With most dividend stocks, a payout ratio above 90% would usually raise red flags. For a royalty trust, that can actually be normal.

That’s why investors should evaluate these structures differently from traditional dividend stocks. A bank paying out 95% of earnings might concern investors because it leaves little margin for loan losses or future growth investments. A royalty trust paying out a similar percentage may still remain sustainable if the royalty stream itself remains stable.

Traditional corporations need to retain earnings to fund expansion projects, replace equipment, renovate locations, or build factories. Royalty trusts generally have much lighter reinvestment needs.

Pizza Pizza Royalty currently distributes most of the cash it receives from royalties because there simply are not many internal capital requirements competing for that cash flow.

Where the growth comes from

That does not mean the business is stagnant. The trust still grows when the underlying restaurant system grows. If Pizza Pizza opens more locations, adds restaurants to the royalty pool, or generates higher same-store sales, the royalty payments increase as well.

In other words, investors still benefit from expansion, but they participate through revenue royalties rather than operating profits.
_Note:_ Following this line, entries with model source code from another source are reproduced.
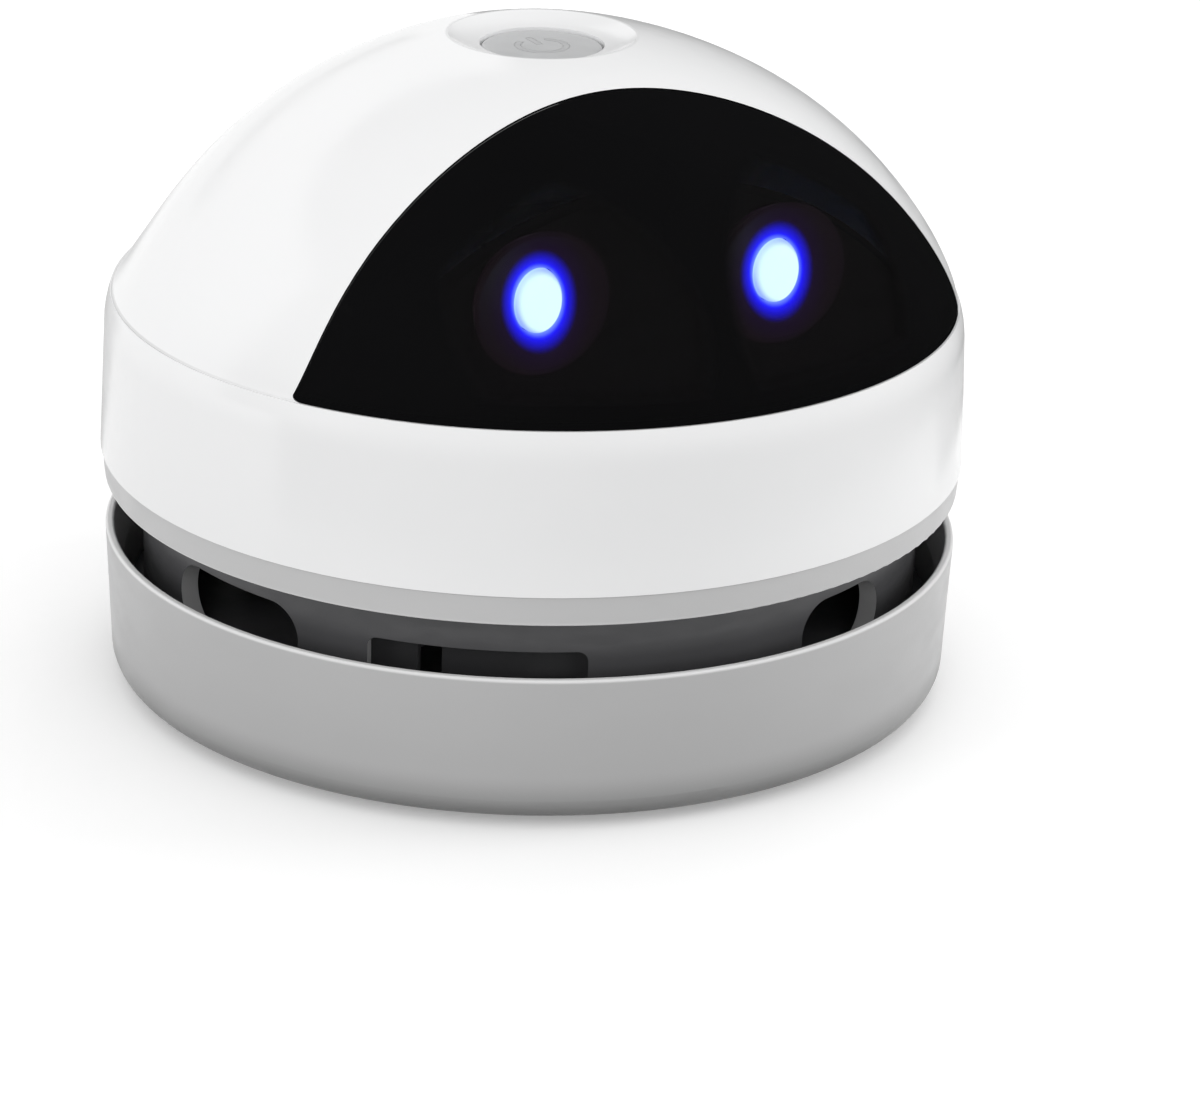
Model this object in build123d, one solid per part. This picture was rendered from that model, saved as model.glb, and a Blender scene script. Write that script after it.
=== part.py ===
from build123d import *
import math
import os

# Desktop mini vacuum cleaner: a domed head with a dark visor and lit eyes, over a twist-off dust cup.
#
# Millimetres.  Z is up, the floor is Z = 0 and the axis of the round body is X = Y = 0.
# The face looks along -Y.  Angles round the body are counted from the face, positive towards +X.
# Left and right are a viewer's who looks at the face.

# ------------------------------------------------------------------ outer form
overall_diameter = 87.0      # widest, at the white skirt's lower edge
skirt_flare = 0.5            # how much further in the skirt's upper part is
crease_height = 40.0         # floor to the narrow ledge that the dome rises from
dome_rise = 26.9             # ledge to the dome's apex, before the finger dish is sunk
dome_fullness = 2.0          # swell of the dome outside a plain cap of a sphere
dome_lean = 1.8              # how far the dome leans towards the face
ledge_width = 0.8
shoulder_height = 3.5        # the skirt's side curves in over this height
shoulder_depth = 0.62        # how far it curves in

# ------------------------------------------------------------------ levels, from the floor up
foot_stand_out = 0.7         # how far the feet lift the cup off the floor
cup_rim_height = 15.6
air_gap = 5.5                # open gap between the cup's rim and the head
ring_height = 3.0            # bevelled ring under the white skirt
ring_inset = 0.4             # how far the bevel runs in
ring_edge_radius = 0.25
ring_set_in = 0.15           # behind the skirt's face, for a fine line between the two

# ------------------------------------------------------------------ walls and clearances
shell_wall = 2.4
chassis_floor = 1.8
cup_wall = 1.6
cup_floor = 1.6
band_wall = 2.0
joint_gap = 0.1              # between fixed pieces that are assembled side by side
slide_gap = 0.15             # between a pushed piece and its guide
shaft_gap = 0.05             # radial, shaft in bush
turn_gap = 0.2               # between the head's band and what turns against it

# ------------------------------------------------------------------ visor and eyes
visor_arc_radius = 38.47     # outline of the visor seen from the front
visor_arc_drop = 13.94       # centre of that arc below the ledge
visor_tip_radius = 0.45
visor_thickness = 1.5
visor_ledge = 1.3            # shelf in the shell that the visor is glued to
eye_spacing = 25.2
eye_height = 8.2             # above the ledge
eye_depth = 25.8             # axis of the body to the plane that the lenses stand on
eye_half_width = 2.4
eye_half_height = 3.15
eye_cup_radius = 7.0
eye_cup_depth = 0.9
eye_cup_wall = 0.7
mask_thickness = 1.2
mask_clearance = 1.6         # from the mask's edge to the inside of the visor
mask_leg_width = 6.0
mask_leg_offset = 7.0        # outwards from the eye
mask_foot_reach = 6.0
mask_foot_height = 1.6
mask_screw_offset = 3.2      # behind the mask's back
mask_pin_radius = 1.5
mask_pin_offset = 3.0
mask_drop = 4.0              # the mask's lower edge below the ledge
lens_nose_radius = 1.5
lens_stand_out = 1.8         # in front of the plane of the eyes
lens_flange = 0.8
lens_flange_height = 0.6
led_radius = 2.5
led_rim = 0.4
led_rim_height = 0.9
led_leg_offset = 1.27
led_leg_side = 0.5
led_leg_end = 1.2            # leg beyond the board's back
led_board_thickness = 1.2
led_board_gap = 3.2          # from the mask's back to the board
led_board_margin = 3.0       # board beyond the lamps' middles
led_board_height = 8.0

# ------------------------------------------------------------------ power button and its switch
button_radius = 6.0
button_travel = 1.5
button_set_down = 0.2        # face below the inner edge of the dish
button_skirt_height = 4.1
button_flange = 1.3          # how far the flange stands out of the skirt
button_flange_height = 0.9
button_wall = 1.2
button_edge_radius = 0.4
button_stem_radius = 1.8
dish_radius = 9.5
dish_depth = 1.0
dish_rim_width = 0.25
guide_wall = 1.8
switch_side = 6.0
switch_height = 3.5
plunger_side = 2.4
plunger_sink = 0.8           # plunger left inside the switch at rest
switch_board_length = 18.0
switch_board_width = 14.0
switch_board_thickness = 1.0
switch_bracket_thickness = 1.6
switch_screw_offset = 13.0
switch_screw_bite = 5.5
spring_wire = 0.5
spring_turns = 3
spring_seat_gap = 0.02

# ------------------------------------------------------------------ motor, fan and fan housing
motor_radius = 10.1
motor_flat_half = 7.7        # half the distance across the motor's two flats
motor_can_height = 19.0
motor_cap_height = 4.5
motor_nose_radius = 3.0
motor_nose_height = 1.5
clamp_wall = 1.5
clamp_height = 12.0
clamp_ear_reach = 15.6
clamp_ear_width = 8.0
clamp_ear_height = 2.0
motor_tag_offset = 6.0
motor_tag_width = 2.0
motor_tag_thickness = 0.4
motor_tag_height = 2.4
shaft_radius = 1.0
bush_radius = 2.0
bush_height = 2.4
band_set_back = 3.8          # band behind the lower edge of the bevelled ring
band_groove_depth = 0.5      # the band's top edge stands in a groove of the chassis
impeller_clearance = 6.8     # blade tips to the inside of the band
blade_count = 9
blade_height = 5.8
blade_thickness = 1.0
blade_inner_radius = 11.0
blade_sweep = 38.0           # angle between a blade's inner and outer ends
impeller_plate = 1.0
impeller_drop = 1.7          # chassis to the impeller's back plate
hub_radius = 4.5
inlet_radius = 14.0
inlet_plate_thickness = 1.2
inlet_plate_underside = 9.8
guard_bar = 1.4
window_height = 6.8
window_middle = 14.6
wide_window_width = 17.7
wide_window_at = -72.8
narrow_window_width = 12.4
narrow_window_at = 25.2
post_radius = 2.6
post_angles = (0.0, 64.0, 180.0, 244.0)

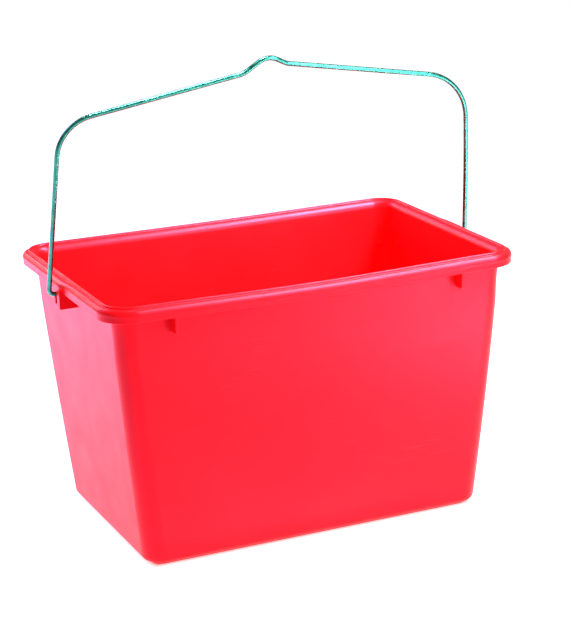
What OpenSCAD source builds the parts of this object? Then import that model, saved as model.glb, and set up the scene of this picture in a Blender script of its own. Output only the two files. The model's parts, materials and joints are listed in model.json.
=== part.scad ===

Right now, Pizza Pizza Royalty pays a monthly distribution of $0.0775 per share, or $0.93 annually.

For income-focused investors, that monthly payment schedule can also be attractive from a cash flow planning perspective. Many Canadian dividend stocks still pay quarterly distributions, while royalty trusts and income-focused structures often distribute monthly.

The Foolish takeaway

Pizza Pizza Royalty is not the same thing as owning a traditional restaurant stock. You are essentially buying a contractual claim on a slice of system-wide restaurant sales. That creates a business model with high margins, relatively predictable cash flow, and a payout structure specifically designed for income investors.

Of course, there are still risks. Restaurant traffic can weaken during economic slowdowns, consumer spending can decline, and royalty income ultimately depends on the health of the underlying franchise system. Still, for investors specifically looking for monthly income, royalty trusts like Pizza Pizza remain one of the more unique corners of the Canadian market worth understanding.